A two day hearing was conducted in Luxembourg, November 25 and 26, 1997, in a major effort to solicit European industries' views on the questions posed in the green paper. At that hearing, European industry was remarkably united in the view that the current European patents systems were not serving industry as well as they should and that a new and revolutionary approach should be followed, not to improve the present systems but rather to replace them with a new unitary community patent covering the whole territory of the European Union.
We expect to see a European Commission Communication as early as next month-a "white paper"-followed by a legislative proposal later this year in the form of a regulation.
The European Parliament has voiced strong support for a full-fledged European patent system, noting that the idea from the European Commission merited "urgent consideration" with a view to implementation ahead of the enlargement of the European Union into Central and Eastern Europe.[vii]
Although not focused directly on the creation of a World Patent System, the United States government has moved effectively in two important areas with this long-range goal in mind.
First, the United States has taken the lead in the World Intellectual Property Organization to move toward the creation of a global secure high speed digital network to provide a common automated database of prior art - so-called "digital libraries"-to all of the patent offices of the world, as well as being available to the public at large worldwide via the Internet.

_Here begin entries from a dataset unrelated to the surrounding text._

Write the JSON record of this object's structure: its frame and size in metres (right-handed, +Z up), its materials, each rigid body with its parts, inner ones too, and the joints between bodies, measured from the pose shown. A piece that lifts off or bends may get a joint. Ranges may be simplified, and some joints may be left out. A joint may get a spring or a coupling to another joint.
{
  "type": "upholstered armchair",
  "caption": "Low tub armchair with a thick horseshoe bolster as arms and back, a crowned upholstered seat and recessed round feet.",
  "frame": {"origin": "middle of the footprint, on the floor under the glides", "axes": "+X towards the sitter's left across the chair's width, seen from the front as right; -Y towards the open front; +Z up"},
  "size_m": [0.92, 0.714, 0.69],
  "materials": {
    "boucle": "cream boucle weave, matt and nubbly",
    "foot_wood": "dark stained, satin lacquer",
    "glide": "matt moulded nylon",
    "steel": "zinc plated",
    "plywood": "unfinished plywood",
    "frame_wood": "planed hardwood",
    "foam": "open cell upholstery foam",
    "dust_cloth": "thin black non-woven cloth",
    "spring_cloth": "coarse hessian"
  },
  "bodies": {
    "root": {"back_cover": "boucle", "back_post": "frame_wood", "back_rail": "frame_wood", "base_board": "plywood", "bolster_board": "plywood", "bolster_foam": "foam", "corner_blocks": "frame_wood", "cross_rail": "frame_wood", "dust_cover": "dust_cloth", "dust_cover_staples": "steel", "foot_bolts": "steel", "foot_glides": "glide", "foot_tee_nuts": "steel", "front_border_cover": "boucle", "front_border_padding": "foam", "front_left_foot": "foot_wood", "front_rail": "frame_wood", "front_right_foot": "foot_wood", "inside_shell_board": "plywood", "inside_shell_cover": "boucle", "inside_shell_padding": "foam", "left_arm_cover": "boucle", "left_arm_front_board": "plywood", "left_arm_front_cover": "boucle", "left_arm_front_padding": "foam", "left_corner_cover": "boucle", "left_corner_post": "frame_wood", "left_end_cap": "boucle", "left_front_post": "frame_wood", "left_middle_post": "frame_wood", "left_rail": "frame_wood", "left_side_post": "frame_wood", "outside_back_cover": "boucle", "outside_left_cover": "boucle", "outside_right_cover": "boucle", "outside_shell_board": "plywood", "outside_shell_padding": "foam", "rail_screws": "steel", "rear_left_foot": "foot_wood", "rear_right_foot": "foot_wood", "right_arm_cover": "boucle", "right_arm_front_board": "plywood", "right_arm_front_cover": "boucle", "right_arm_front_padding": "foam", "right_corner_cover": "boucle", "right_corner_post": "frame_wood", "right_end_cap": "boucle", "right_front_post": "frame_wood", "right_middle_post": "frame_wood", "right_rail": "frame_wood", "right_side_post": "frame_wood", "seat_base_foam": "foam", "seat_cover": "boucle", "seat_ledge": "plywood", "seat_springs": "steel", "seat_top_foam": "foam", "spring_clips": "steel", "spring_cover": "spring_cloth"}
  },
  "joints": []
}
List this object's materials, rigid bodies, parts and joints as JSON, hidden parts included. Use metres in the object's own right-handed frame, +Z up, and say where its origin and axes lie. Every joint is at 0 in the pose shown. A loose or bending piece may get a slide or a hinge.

Secondly, the USPTO is pushing for significant improvements in the Patent Cooperation Treaty ("PCT") to make it far more "user friendly" than it is today. Although the United States specifically declined to support efforts to establish a first-to-file system of priority in the WIPO negotiations on a Patent Law Treaty ("PLT")-thus removing the centerpiece of the negotiations-it has remained actively engaged in those negotiations. For example, the United States is urging that, through the PLT, applicants be able to file the equivalent of provisional applications, in any language, with or without claims, to secure an international filing date in any patent office.
In mid-January I met with the new Acting Commission of Patents and Trademarks, Q. Todd Dickinson, and he assured me that he is as interested as his predecessor in enhancing international cooperation based on the strides we have already made. In my view, he will provide important and effective leadership in that regard.
In my opinion, the principles and rules governing the protection of new technology worldwide are-or should be-no less universal than the principles governing the design and building of a bridge. A solid foundation for an effective World Patent System has been laid. It is now time to complete the structure.[viii]
Again, I applaud the Keio University for sponsoring programs such as this one. Through these very important interactions, we will, I am sure, achieve effective worldwide protection for new technology. This, in turn, will stimulate human progress in the new millennium.
* Gerald J. Mossinghoff is Senior Counsel, Obion, Spivak, McClelland, Maier & Neustadt, P.C. A former Assistant Secretary of Commerce and Commissioner of Patents and Trademarks in the Reagan Administration, Mr. Mossinghoff teaches intellectual property law at the George Washington University Law School and the George Mason University School of Law. He is a Fellow in the National Academy of Public Administration, the author of many articles on patents and other forms of intellectual property, and serves as a Vice Chairman of the Federalist Society Intellectual Property Practice Group.
[i] Toward the Era of Intellectual Creation, Challenges for Breakthrough, Report of the Commission on Intellectual Property Rights in the Twenty-first Century to the Commissioner of the Japanese Patent Office (Apr. 7, 1997).
[ii] Lester C. Thoreau, Needed: A New System of Intellectual Property Rights, HARV. BUS. REV., Sept.-Oct. 1997 at 95, 96.
[iii] In these remarks, I will limit my comments to matters relating to patent systems: there is insufficient time to discuss copyrights, trademarks and other forms of intellectual property.
[iv] Jungasen v. Ostby & Barton Co., 335 U.S. 560 (1949) (dissenting opinion).
[v] "To Promote the Progress of...Useful Arts" in an Age of Exploding Technology, Report of the President's Commission on Patent System, Washington, D.C. (1966). This is not a partisan matter. The 1966 Commission Report was to President Johnson. In August 1992, the Advisory Commission on Patent Law Reform reached virtually identical conclusions in its report to the Secretary of Commerce in the Bush Administration. The Advisory Commission on Patent Law Reform, Report to the Secretary of Commerce (Aug. 1991).
[vi] Hearings on H.R. 6033, H.R. 6934, H.R. 3806 and H.R. 2414 before the Subcommittee on Courts, Civil Liberties and the Administration of Justice, House Committee on the Judiciary, page 797, 96th Cong., 2d Sess. (1980).
[vii] World Intellectual Property Report. Vol. 13. No.l, page 1 (January 1999).
[viii] A detailed version of what such a system would look like is outlined in my article "World Patent System Circa 20XX, A.D." 38 IDEA 529 (Franklin Pierce Law Center 1998), reprinted in 80 Journal of the Patent and Trademark Office Society 523 (1998).